Educated at the Nautical College at Pangbourne in Berkshire, Rob went on to become an officer in the Royal Navy. “In 1964 I was a Midshipman in HMS Jaguar on the South Africa/South America station,” says Rob. “I’d been pestering a South African lieutenant aboard with the question of whether people surfed in South Africa. I had a day’s leave on the Friday of the week. I took a taxi to Cape Town from Simonstown naval base and arrived just after the shops had closed. I found a shop with a surfboard in the window and banged on the door until they opened. They gave me a board and took £30 pounds (a month’s wages) from me. The sporting taxi driver shoved my prize halfway into the boot of his car and drove me back ‘home’. It was the most beautiful thing I had seen—brownish, distinctly bent and with the name Sunsurf announced by an orange sticker with an impressionist rendering of the principal feature of our solar system near the nose.”
“I surfed in South Africa, South and Central America and returned to the UK,” says Rob. “During my third year at the Britannia Royal Naval College (in Dartmouth, Devon), I tendered my resignation with some trepidation. I had, after all, been in an institution since I was six. Within a few months, a friend and I had bought an old diesel van, some blanks from a defunct surf business in Newquay and, after building a dozen boards in the Isle of Wight, headed down to Guethary.

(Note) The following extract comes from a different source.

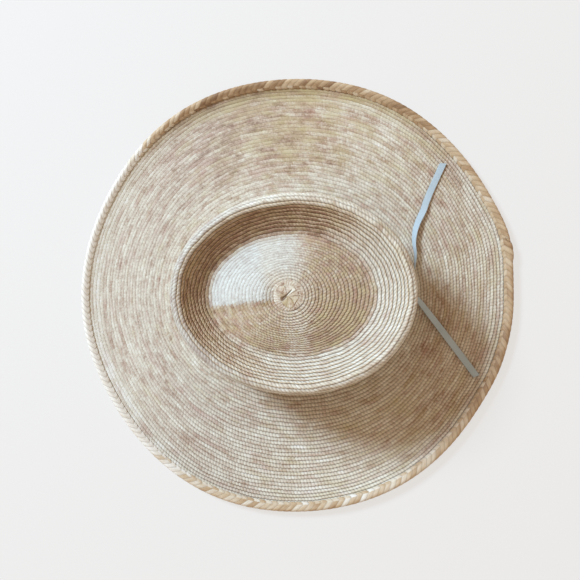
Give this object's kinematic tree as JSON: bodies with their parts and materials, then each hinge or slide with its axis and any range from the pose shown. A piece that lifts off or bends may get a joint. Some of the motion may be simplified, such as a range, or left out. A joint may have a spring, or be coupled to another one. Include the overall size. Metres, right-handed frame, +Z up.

Then followed nine months of bliss. We built a small factory on the outskirts of Bayonne with a French partner. I grew my hair for the first time in my life and surfed every day it was possible. At first I entered in the competitions that the French Surf Federation had newly inaugurated. I won an international paddle race taking Felipe Pomar’s record for the course by five minutes.” 1965 World Champion Felipe Pomar was a go-for-broke Peruvian big wave surfer, famous for his power paddling.
Later Rob turned his back on competition, travelling extensively in California, South Africa and Australia, often seeking the more obscure, high quality big wave locations as his hang out, such as Outer Kommetjie in Cape Town, Margaret River in Western Australia and Cactus in Southern Australia, many years before these places were reported as make-the-barrel-or-die big-wave breaks. Rob also had an innovative attitude towards surfboard design and had a long relationship, spanning decades, with experimental shaper Tom Hoye, Precision Equipe, in California, who would ship him his latest, sometimes quirky designs, to ride wherever he was in the world.
Below is a mid 1980s five fin gun made for Rob Ward by Tom Hoye which was found on a tip but has now been restored and is part of the British Museums Collection many thanks to Alasdair Lindsay. Alasdair has a great Vintage Surfboards Blog.
“I recall in 1972 coming from the surf in the desert in South Australia. There had supposedly been a large shark sighted. But the waves were extraordinary,” says Rob. “I spent an hour alone with both fear and elation and when I came from the water I actually fell on my knees and thanked God for my existence. It was the sort of peak experience that will carry you through a lifetime of the normal, and less common, trials. Bliss indeed. Thank you surfing.” In one of those impossible to predict moments in an obscure place on the planet, who should Rob bump in to during a spell at Cactus but ‘Moby’ – Dave Patience, one of Newquay’s earliest surfers and Guethary pioneers.
In the ‘80s Rob lived in Cornwall and ran a surf shop in Newquay called Ocean Imports. “During that period,” says Rob, “a friend encouraged me to buy a 26 foot boat with him and smuggle hashish from Morocco. Of the six-year prison sentence, I served four years. I had no excuses. I didn’t feel sorry for myself. I was grateful for the opportunity to study Romantic Poetry at the Open University.” Upon release, Rob started building 40 foot catamarans. In the Orinoco Flo he made a global circumnavigation, financed by paying surfer passengers for the surf break stops along the way. These included pioneering visits to the Easter Islands.
Rob’s surfing passion has always been focused and intense. He possesses a driven quality recognised among that breed of surfers like Laird Hamilton who “have to be there to ride the big waves.” Well-educated and highly articulate, Rob has also been able to share his love of surfing. His performances have been inspirational, and he would have been better known, but for his low level of interest in surfing contests. Even in current surf sessions he sets a high international standard for his age. “I just completed a 27 kilometre paddle race beating paddlers 20 years my junior,” says Rob. “Now 60 and looking back at 40-plus years dedicated to surfing – seeing that I abandoned a naval career my father had set his heart on for me; considering the jail term that I served as an arguably direct result of the economically barren years in the back of a van in Mexico and California, a station wagon in Australia and under the stairs of a villa falling down a cliff on the Chemin des Falaises in Guethary – I suppose I should harbour some regrets. A surfer will know that I do not. Joseph Campbell, in one of a series of interviews made shortly before his death, declared – ‘Ah, fortunate is the one who finds his Bliss.’ It’s an odd phrase but that is what surfing has been (and remains) for me. And I feel fortunate indeed.”